→ **Aim of the exercise**
Every entry needs to be printed exactly, please.
....
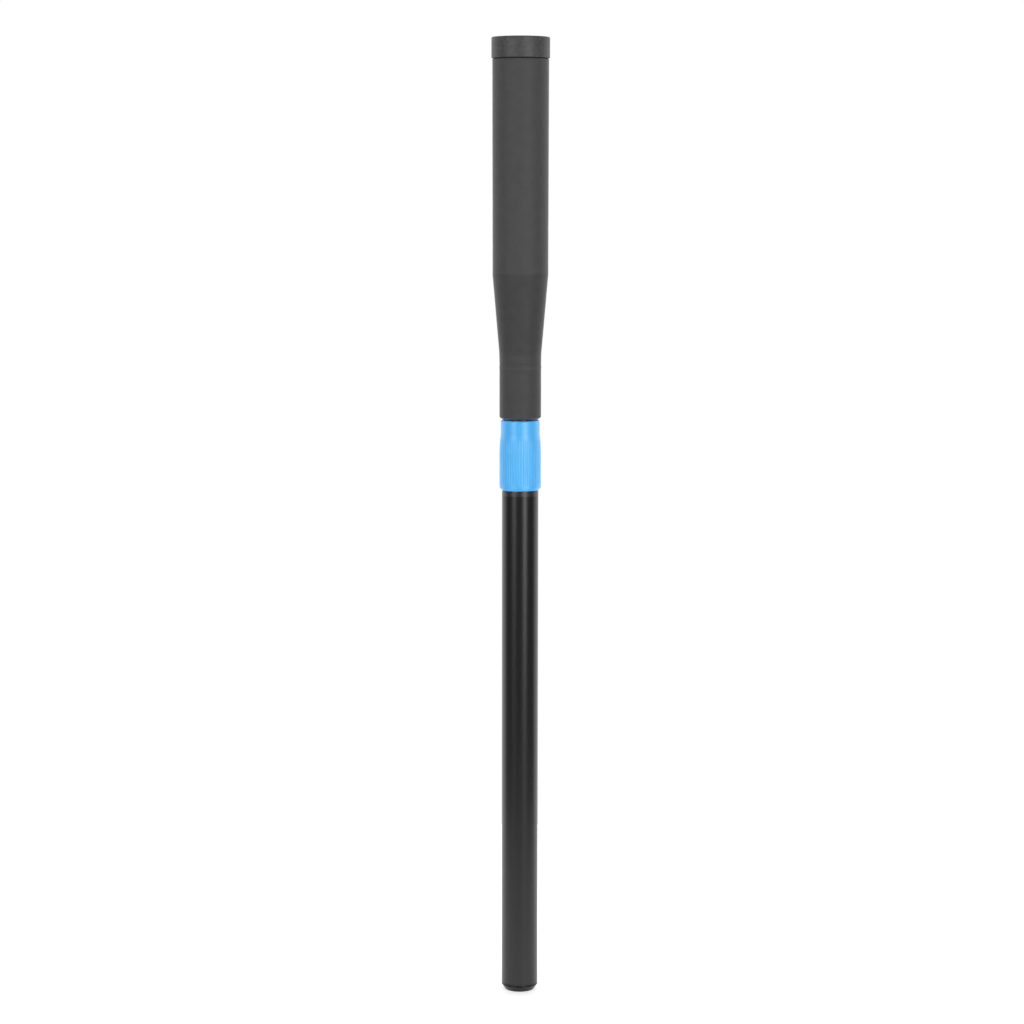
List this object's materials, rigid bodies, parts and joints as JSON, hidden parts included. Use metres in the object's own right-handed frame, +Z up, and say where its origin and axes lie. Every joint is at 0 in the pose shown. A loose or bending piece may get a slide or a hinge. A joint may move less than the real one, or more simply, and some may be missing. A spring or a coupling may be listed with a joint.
{
  "type": "telescopic boom pole",
  "caption": "Two-section telescopic microphone boom pole with a twist-lock collar, a tapered foam grip with a butt cap, and a threaded socket in its tip.",
  "frame": {"origin": "centre of the tip's flat face, the microphone end, which is the lowest point", "axes": "+Z up the pole's axis from the tip to the butt cap; X and Y are across it"},
  "size_m": [0.0485, 0.0484, 0.8071],
  "materials": {
    "black_anodised": "satin black anodised",
    "silver_anodised": "satin clear anodised",
    "tip_black": "satin black anodised",
    "ferrule_black": "matte moulded nylon",
    "collar_blue": "semi-gloss moulded nylon",
    "acetal_white": "natural acetal",
    "black_rubber": "matte",
    "cap_rubber": "fine spark-eroded texture",
    "grip_foam": "closed-cell foam, skinned",
    "brass": "turned",
    "spring_steel": "phosphated",
    "steel": "zinc plated"
  },
  "bodies": {
    "outer_section": {"outer_tube": "black_anodised", "tip_plug": "tip_black", "thread_insert": "brass", "buffer_pad": "black_rubber", "lock_ferrule": "ferrule_black", "dust_ring": "black_rubber", "snap_ring": "spring_steel", "collet": "acetal_white"},
    "thrust_washer": {"thrust_washer": "acetal_white"},
    "collar": {"locking_collar": "collar_blue", "wiper_seal": "black_rubber"},
    "glide": {"glide_ring": "acetal_white"},
    "handle": {"inner_tube": "black_anodised", "end_plug": "ferrule_black", "stop_ring": "silver_anodised", "foam_grip": "grip_foam", "butt_plug": "ferrule_black", "cap_gasket": "black_rubber", "butt_cap": "cap_rubber", "cap_washer": "steel", "cap_screw": "steel"}
  },
  "joints": [
    {"name": "extension", "type": "slide", "parent": "outer_section", "child": "glide", "axis": [0, 0, 1], "range_m": [0, 0.332]},
    {"name": "handle_turn", "type": "hinge", "parent": "glide", "child": "handle", "pos_m": [0, 0, 0.053], "axis": [0, 0, 1], "continuous": true},
    {"name": "collar_advance", "type": "slide", "parent": "outer_section", "child": "thrust_washer", "axis": [0, 0, 1], "range_m": [0, 0.00067]},
    {"name": "collar_twist", "type": "hinge", "parent": "thrust_washer", "child": "collar", "pos_m": [0, 0, 0.445], "axis": [0, 0, 1], "range_deg": [0, 120]}
  ],
  "couplings": [
    {"joint": "collar_advance", "follows": "collar_twist", "m_per_rad": 0.00031831}
  ]
}
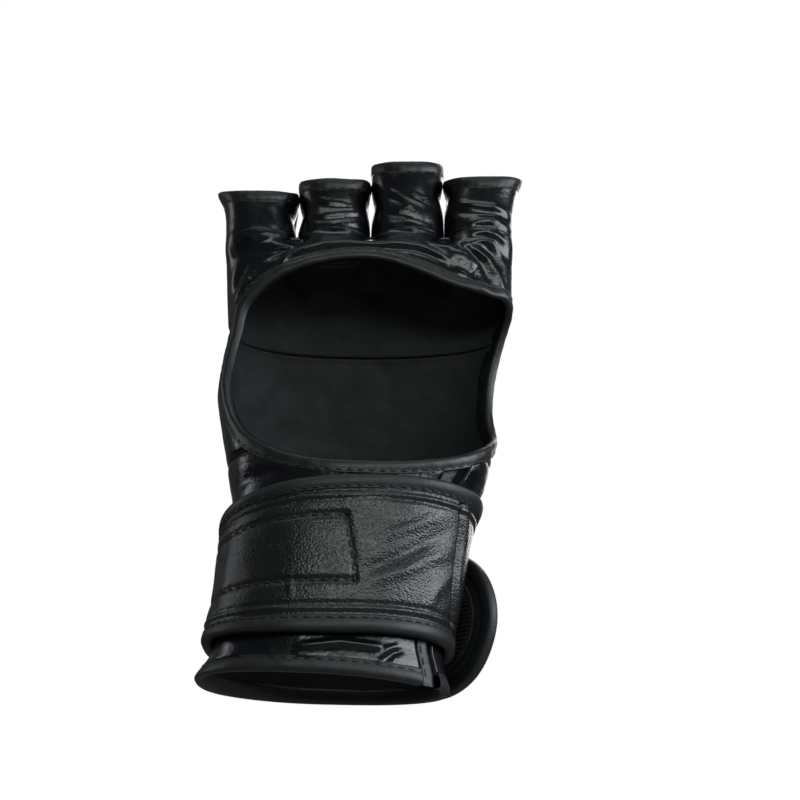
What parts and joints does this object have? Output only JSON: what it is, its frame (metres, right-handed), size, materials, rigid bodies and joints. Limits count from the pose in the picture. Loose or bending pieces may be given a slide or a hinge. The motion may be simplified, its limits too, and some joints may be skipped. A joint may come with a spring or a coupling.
{
  "type": "mma glove",
  "caption": "Open-palm grappling glove for a right hand: padded leather shell with short finger loops, a wide palm and thumb opening and a wraparound wrist strap with a free flap.",
  "frame": {"origin": "centre of the wrist opening at the mouth of the cuff", "axes": "+Z along the forearm towards the fingers, palm towards -Y, thumb side towards +X"},
  "size_m": [0.113, 0.0678, 0.2045],
  "materials": {
    "leather": "black smooth leather with soft gloss, creased and finely grained",
    "strap_leather": "black leather with a broader gloss and open grain",
    "binding": "folded black leather binding with a row of black stitches",
    "hook": "matte black hook tape"
  },
  "bodies": {
    "root": {"cuff": "leather", "cuff_hem": "binding", "slit_tape": "binding", "hand_back": "leather", "knuckle_back": "leather", "palm_band": "leather", "palm_tape": "binding", "heel_tape": "binding", "hand_pad": "leather", "knuckle_pad": "leather", "little_loop": "leather", "little_rim": "binding", "little_pad": "leather", "ring_loop": "leather", "ring_rim": "binding", "ring_pad": "leather", "middle_loop": "leather", "middle_rim": "binding", "middle_pad": "leather", "index_loop": "leather", "index_rim": "binding", "index_pad": "leather", "strap": "strap_leather", "strap_tape": "binding", "hook_patch": "hook"}
  },
  "joints": []
}
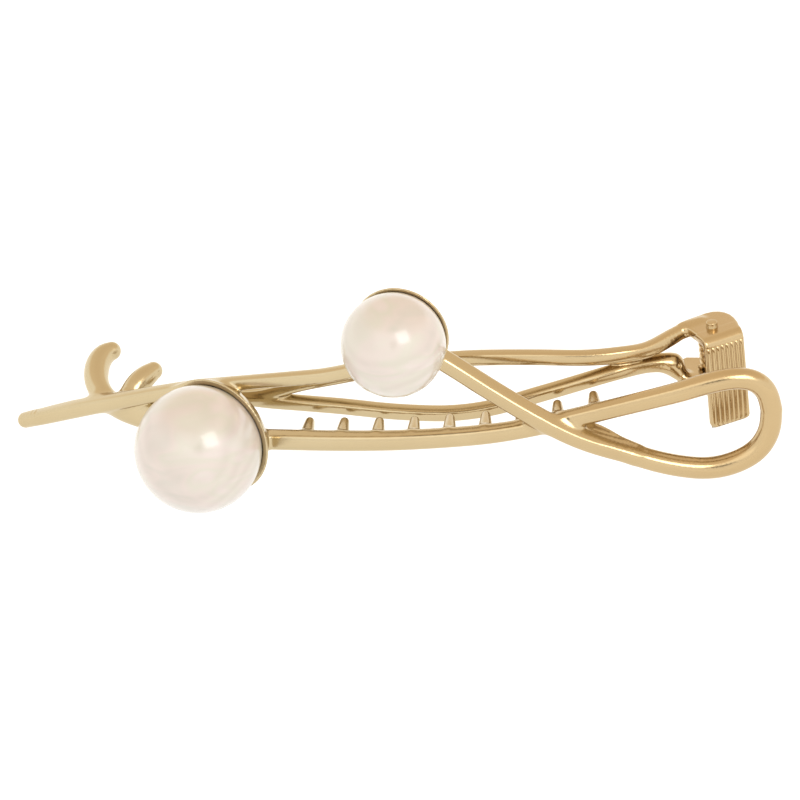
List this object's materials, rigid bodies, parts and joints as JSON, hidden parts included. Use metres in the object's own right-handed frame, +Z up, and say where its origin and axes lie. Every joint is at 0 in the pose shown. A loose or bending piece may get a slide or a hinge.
....
→ **Written solution**
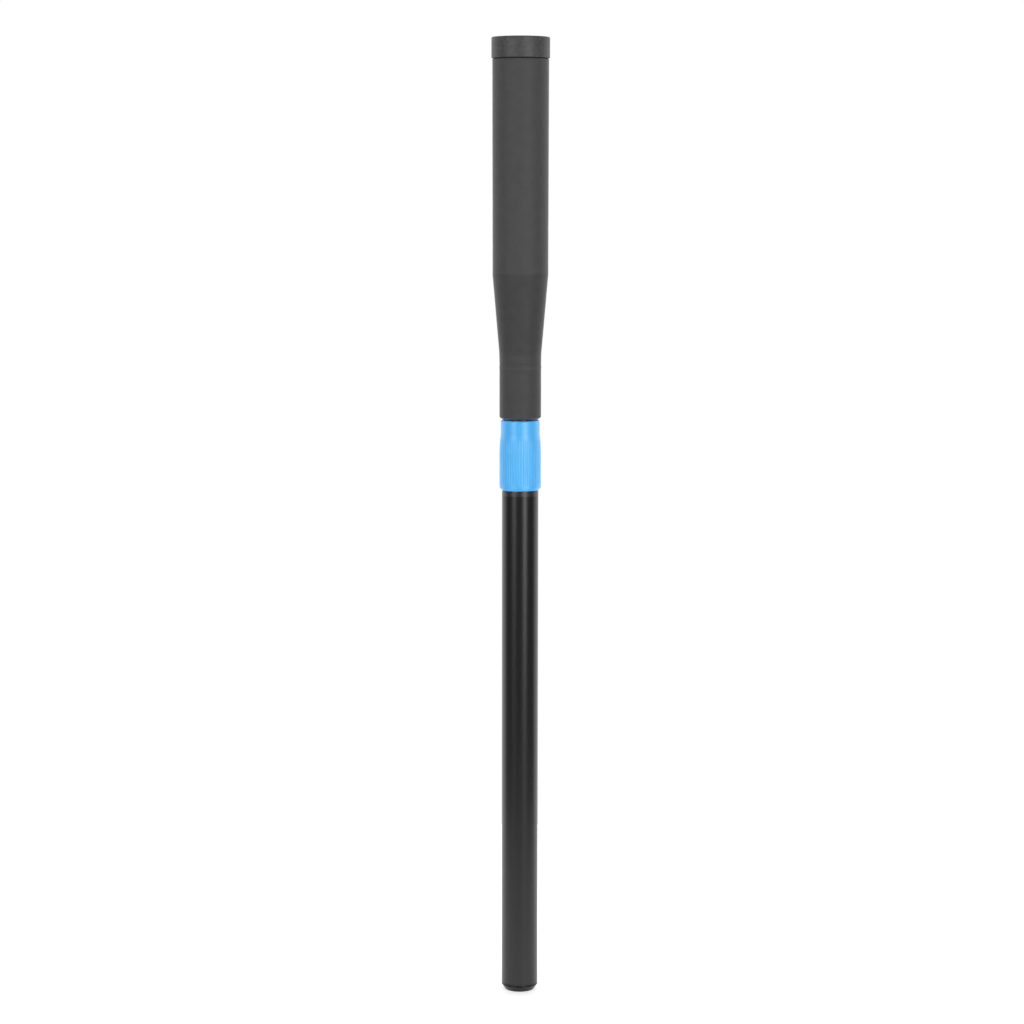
List this object's materials, rigid bodies, parts and joints as JSON, hidden parts included. Use metres in the object's own right-handed frame, +Z up, and say where its origin and axes lie. Every joint is at 0 in the pose shown. A loose or bending piece may get a slide or a hinge. A joint may move less than the real one, or more simply, and some may be missing. A spring or a coupling may be listed with a joint.
{
  "type": "telescopic boom pole",
  "caption": "Two-section telescopic microphone boom pole with a twist-lock collar, a tapered foam grip with a butt cap, and a threaded socket in its tip.",
  "frame": {"origin": "centre of the tip's flat face, the microphone end, which is the lowest point", "axes": "+Z up the pole's axis from the tip to the butt cap; X and Y are across it"},
  "size_m": [0.0485, 0.0484, 0.8071],
  "materials": {
    "black_anodised": "satin black anodised",
    "silver_anodised": "satin clear anodised",
    "tip_black": "satin black anodised",
    "ferrule_black": "matte moulded nylon",
    "collar_blue": "semi-gloss moulded nylon",
    "acetal_white": "natural acetal",
    "black_rubber": "matte",
    "cap_rubber": "fine spark-eroded texture",
    "grip_foam": "closed-cell foam, skinned",
    "brass": "turned",
    "spring_steel": "phosphated",
    "steel": "zinc plated"
  },
  "bodies": {
    "outer_section": {"outer_tube": "black_anodised", "tip_plug": "tip_black", "thread_insert": "brass", "buffer_pad": "black_rubber", "lock_ferrule": "ferrule_black", "dust_ring": "black_rubber", "snap_ring": "spring_steel", "collet": "acetal_white"},
    "thrust_washer": {"thrust_washer": "acetal_white"},
    "collar": {"locking_collar": "collar_blue", "wiper_seal": "black_rubber"},
    "glide": {"glide_ring": "acetal_white"},
    "handle": {"inner_tube": "black_anodised", "end_plug": "ferrule_black", "stop_ring": "silver_anodised", "foam_grip": "grip_foam", "butt_plug": "ferrule_black", "cap_gasket": "black_rubber", "butt_cap": "cap_rubber", "cap_washer": "steel", "cap_screw": "steel"}
  },
  "joints": [
    {"name": "extension", "type": "slide", "parent": "outer_section", "child": "glide", "axis": [0, 0, 1], "range_m": [0, 0.332]},
    {"name": "handle_turn", "type": "hinge", "parent": "glide", "child": "handle", "pos_m": [0, 0, 0.053], "axis": [0, 0, 1], "continuous": true},
    {"name": "collar_advance", "type": "slide", "parent": "outer_section", "child": "thrust_washer", "axis": [0, 0, 1], "range_m": [0, 0.00067]},
    {"name": "collar_twist", "type": "hinge", "parent": "thrust_washer", "child": "collar", "pos_m": [0, 0, 0.445], "axis": [0, 0, 1], "range_deg": [0, 120]}
  ],
  "couplings": [
    {"joint": "collar_advance", "follows": "collar_twist", "m_per_rad": 0.00031831}
  ]
}
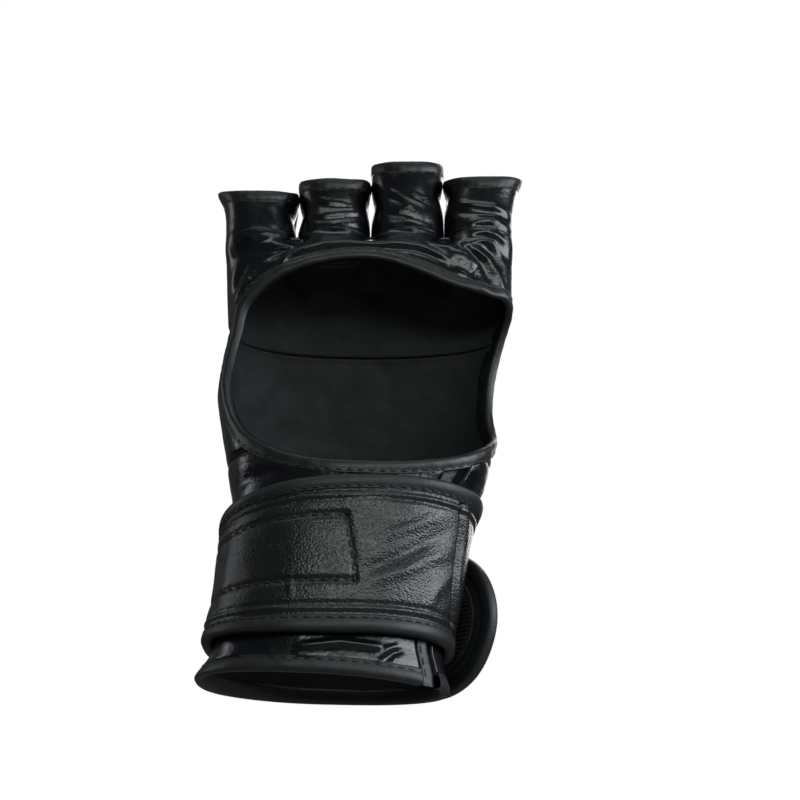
What parts and joints does this object have? Output only JSON: what it is, its frame (metres, right-handed), size, materials, rigid bodies and joints. Limits count from the pose in the picture. Loose or bending pieces may be given a slide or a hinge. The motion may be simplified, its limits too, and some joints may be skipped. A joint may come with a spring or a coupling.
{
  "type": "mma glove",
  "caption": "Open-palm grappling glove for a right hand: padded leather shell with short finger loops, a wide palm and thumb opening and a wraparound wrist strap with a free flap.",
  "frame": {"origin": "centre of the wrist opening at the mouth of the cuff", "axes": "+Z along the forearm towards the fingers, palm towards -Y, thumb side towards +X"},
  "size_m": [0.113, 0.0678, 0.2045],
  "materials": {
    "leather": "black smooth leather with soft gloss, creased and finely grained",
    "strap_leather": "black leather with a broader gloss and open grain",
    "binding": "folded black leather binding with a row of black stitches",
    "hook": "matte black hook tape"
  },
  "bodies": {
    "root": {"cuff": "leather", "cuff_hem": "binding", "slit_tape": "binding", "hand_back": "leather", "knuckle_back": "leather", "palm_band": "leather", "palm_tape": "binding", "heel_tape": "binding", "hand_pad": "leather", "knuckle_pad": "leather", "little_loop": "leather", "little_rim": "binding", "little_pad": "leather", "ring_loop": "leather", "ring_rim": "binding", "ring_pad": "leather", "middle_loop": "leather", "middle_rim": "binding", "middle_pad": "leather", "index_loop": "leather", "index_rim": "binding", "index_pad": "leather", "strap": "strap_leather", "strap_tape": "binding", "hook_patch": "hook"}
  },
  "joints": []
}
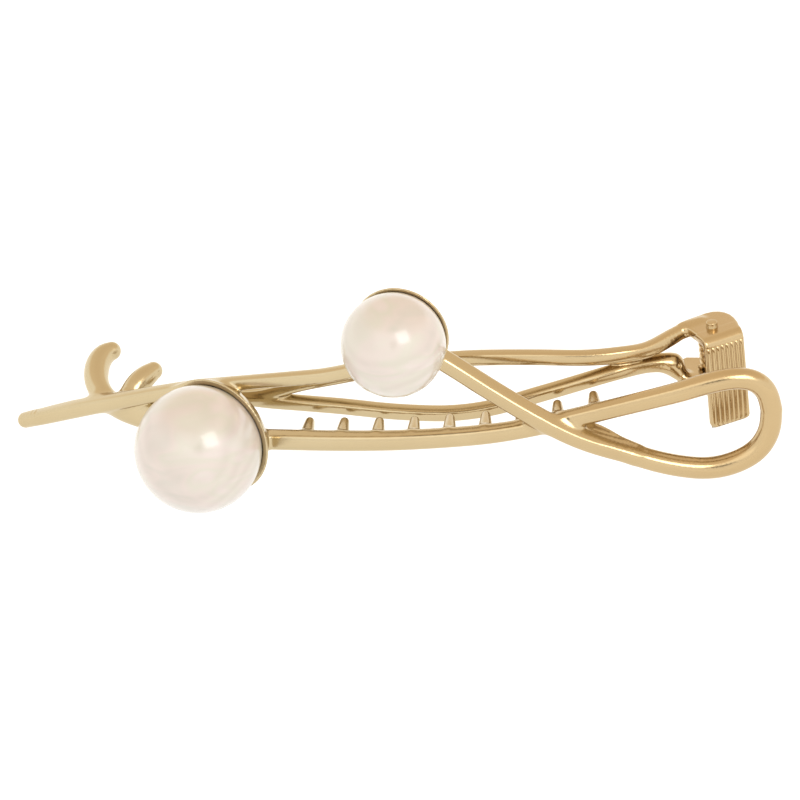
List this object's materials, rigid bodies, parts and joints as JSON, hidden parts included. Use metres in the object's own right-handed frame, +Z up, and say where its origin and axes lie. Every joint is at 0 in the pose shown. A loose or bending piece may get a slide or a hinge.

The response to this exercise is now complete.